Just adding this clarification so that anyone who scrolls down this much can at least gets it right, since there are so many wrong answers upvoted.
Diansheng's answer and JakeJ's answer get it right.
A new answer posted by Shital Shah is an even better and more complete answer.
Yes, logit
as a mathematical function in statistics, but the logit
used in context of neural networks is different. Statistical logit
doesn't even make any sense here.
I couldn't find a formal definition anywhere, but logit
basically means:
The raw predictions which come out of the last layer of the neural network.
1. This is the very tensor on which you apply the argmax function to get the predicted class.
2. This is the very tensor which you feed into the softmax function to get the probabilities for the predicted classes.
Also, from a tutorial on official tensorflow website:
Logits Layer
The final layer in our neural network is the logits layer, which will return the raw values for our predictions. We create a dense layer with 10 neurons (one for each target class 0–9), with linear activation (the default):
logits = tf.layers.dense(inputs=dropout, units=10)
If you are still confused, the situation is like this:
raw_predictions = neural_net(input_layer)
predicted_class_index_by_raw = argmax(raw_predictions)
probabilities = softmax(raw_predictions)
predicted_class_index_by_prob = argmax(probabilities)
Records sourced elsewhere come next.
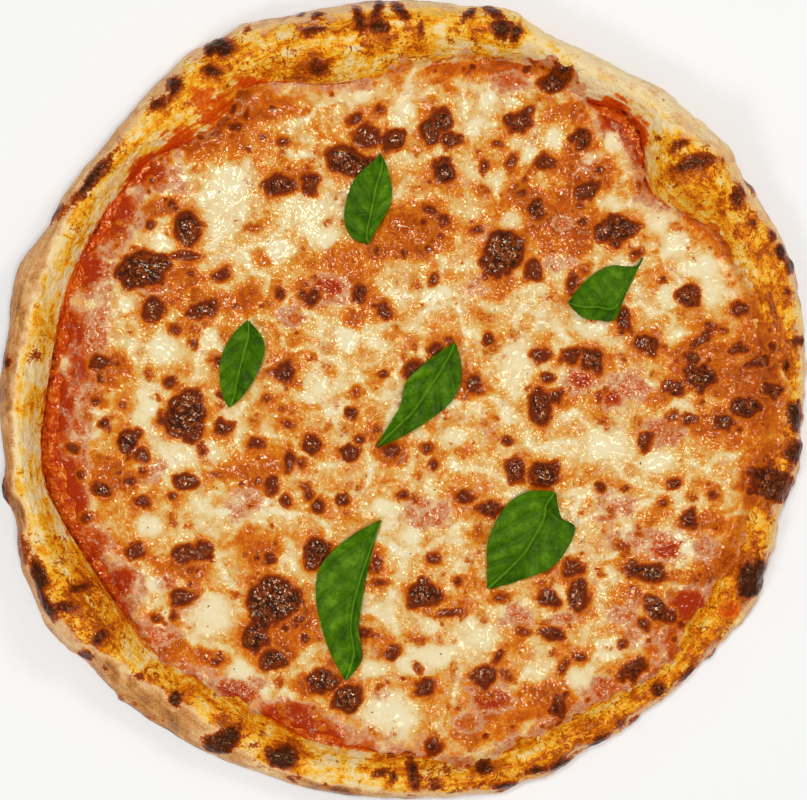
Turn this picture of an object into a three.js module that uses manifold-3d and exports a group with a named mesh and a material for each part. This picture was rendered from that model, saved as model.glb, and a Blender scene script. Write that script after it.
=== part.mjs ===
// A margherita pizza, whole and uncut: a thin wheat base with a puffed and scorched rim, tomato
// sauce, melted mozzarella with browned blisters, and six basil leaves.
// Millimetres, +Z up. The underside rests on z = 0, under the middle of the pizza at the origin.
import * as THREE from 'three';
import { mergeVertices } from 'three/addons/utils/BufferGeometryUtils.js';
import Module from 'manifold-3d';

const wasm = await Module();
wasm.setup();

// Driving dimensions.
const outerRadius = 158.3; // mean, to the outer edge of the rim
const rimInside = 139; // mean radius where the rim starts to rise
const rimHeight = 16;
const baseThickness = 4; // dough under the sauce
const sauceThickness = 0.95;
const cheeseThickness = 3.1;
const lipThickness = 1.3; // cheese where it runs up the rim
const gap = 0.3; // clear space between two foods that touch
const leafThickness = 0.6;
const stations = 100; // round the rim
const sliver = 0.02; // shorter edges close up
const seed = 11;

// What changes round the pizza. at and wide are degrees, anticlockwise from +X; by is millimetres.
const edgeSwells = [
  { at: 6, wide: 8, by: 2 },
  { at: 20, wide: 9, by: 5.5 },
  { at: 30, wide: 5, by: 1.6 },
  { at: 39, wide: 6, by: 4 },
  { at: 49, wide: 4, by: 2.3 },
  { at: 64, wide: 9, by: -2.6 },
  { at: 75, wide: 3.5, by: 2.4 },
  { at: 113, wide: 4, by: 3.6 },
  { at: 122, wide: 4, by: 3.2 },
  { at: 141, wide: 6, by: -2.8 },
  { at: 153, wide: 3.5, by: -2.2 },
  { at: 162, wide: 5, by: 2.6 },
  { at: 180, wide: 8, by: 1.6 },
  { at: 193, wide: 2.8, by: 3.4 },
  { at: 204, wide: 6, by: 6 },
  { at: 213, wide: 6, by: 6.2 },
  { at: 226, wide: 8, by: 4.6 },
  { at: 240, wide: 7, by: 1.8 },
  { at: 284, wide: 3, by: 2.3 },
  { at: 291, wide: 2.6, by: 1.7 },
  { at: 298, wide: 3, by: -1.7 },
  { at: 307, wide: 4, by: -1.3 },
  { at: 329, wide: 5.5, by: 3.4 },
  { at: 344, wide: 4, by: -2.4 },
  { at: 351, wide: 3, by: 1.5 },
];
const insideSwells = [
  { at: 2, wide: 14, by: 2 },
  { at: 39, wide: 7, by: -12 },
  { at: 51, wide: 5, by: 5 },
  { at: 71, wide: 5, by: 3 },
  { at: 98, wide: 15, by: -13 },
  { at: 125, wide: 7, by: -12 },
  { at: 192, wide: 11, by: 5.5 },
  { at: 240, wide: 8, by: -6 },
  { at: 280, wide: 7, by: 4 },
  { at: 315, wide: 10, by: 6 },
];
const heightSwells = [
  { at: 0, wide: 20, by: -4.5 },
  { at: 38, wide: 8, by: 6 },
  { at: 60, wide: 8, by: 2 },
  { at: 95, wide: 20, by: 4 },
  { at: 122, wide: 7, by: 2.5 },
  { at: 180, wide: 22, by: 3 },
  { at: 213, wide: 9, by: 7 },
  { at: 270, wide: 14, by: -1.5 },
  { at: 315, wide: 16, by: -4 },
];
const cheeseSpill = [
  { at: 0, wide: 20, by: 8 }, // runs up over the rim
  { at: 25, wide: 6, by: 3 },
  { at: 50, wide: 6, by: -9 },
  { at: 84, wide: 12, by: 1.5 },
  { at: 132, wide: 9, by: -8 },
  { at: 150, wide: 7, by: -4 },
  { at: 170, wide: 14, by: -5 },
  { at: 193, wide: 12, by: -9 },
  { at: 212, wide: 10, by: -4 },
  { at: 257, wide: 8, by: -7 },
  { at: 322, wide: 9, by: -12 },
];

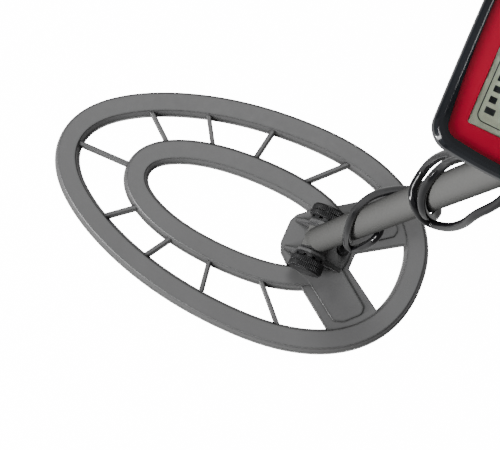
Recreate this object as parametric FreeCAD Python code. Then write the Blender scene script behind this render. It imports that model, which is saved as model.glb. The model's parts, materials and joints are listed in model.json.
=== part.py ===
import FreeCAD, Part
import math
import os

# Metal detector: open elliptical search coil, tilting yoke, telescoping stem, S-shaped handle
# rod with a display housing, foam grip and forearm rest.
#
# Part frame (mm): +Z up, +X to the rear (towards the person), +Y to the person's right.
# The origin is on the coil's flat lower face, straight under the tilt bolt.
# Shaft frame: origin on the tilt bolt, +Z up the shaft, -X the shaft's upper side, +Y as above.

V = FreeCAD.Vector

# Driving dimensions: coil
COIL_CENTRE_X = -61.0
COIL_HEIGHT = 11.5
RING_FLAT = 14.0
RING_DRAFT = 1.2
OUTER_LOOP = {"a": 140.0, "b": 79.0, "egg": 0.18, "power": 2.17}
INNER_LOOP = {"a": 86.7, "b": 41.5, "egg": 0.06, "power": 2.24}
COVER_THICK = 1.8
COVER_LIP = 0.9
POCKET_TOP = 9.0
POCKET_WIDTH = 8.5
SPOKE_WIDTH = 3.4
SPOKE_TOP = 9.0
WEB_TOP = 10.0
RAISED_TOP = 11.56
GROMMET_X = 19.0
GROMMET_Y = 4.0
# Spokes: where each one leaves the inner ring and where it reaches the outer ring.
FRONT_SPOKE = ((-147.5, 0.0), (-187.0, 0.0))
SPOKE_PAIRS = (
    ((-130.2, 26.9), (-148.0, 41.6)),
    ((-98.3, 38.1), (-109.9, 56.8)),
    ((-65.6, 42.4), (-62.0, 64.9)),
    ((-24.8, 40.6), (-3.5, 62.9)),
)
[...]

where, predicted_class_index_by_raw
and predicted_class_index_by_prob
will be equal.
Another name for raw_predictions
in the above code is logit
.
As for the why logit
... I have no idea. Sorry.
[Edit: See this answer for the historical motivations behind the term.]
Trivia
Although, if you want to, you can apply statistical logit
to probabilities
that come out of the softmax
function.
If the probability of a certain class is p
,
Then the log-odds of that class is L = logit(p)
.
Also, the probability of that class can be recovered as p = sigmoid(L)
, using the sigmoid function.
Not very useful to calculate log-odds though.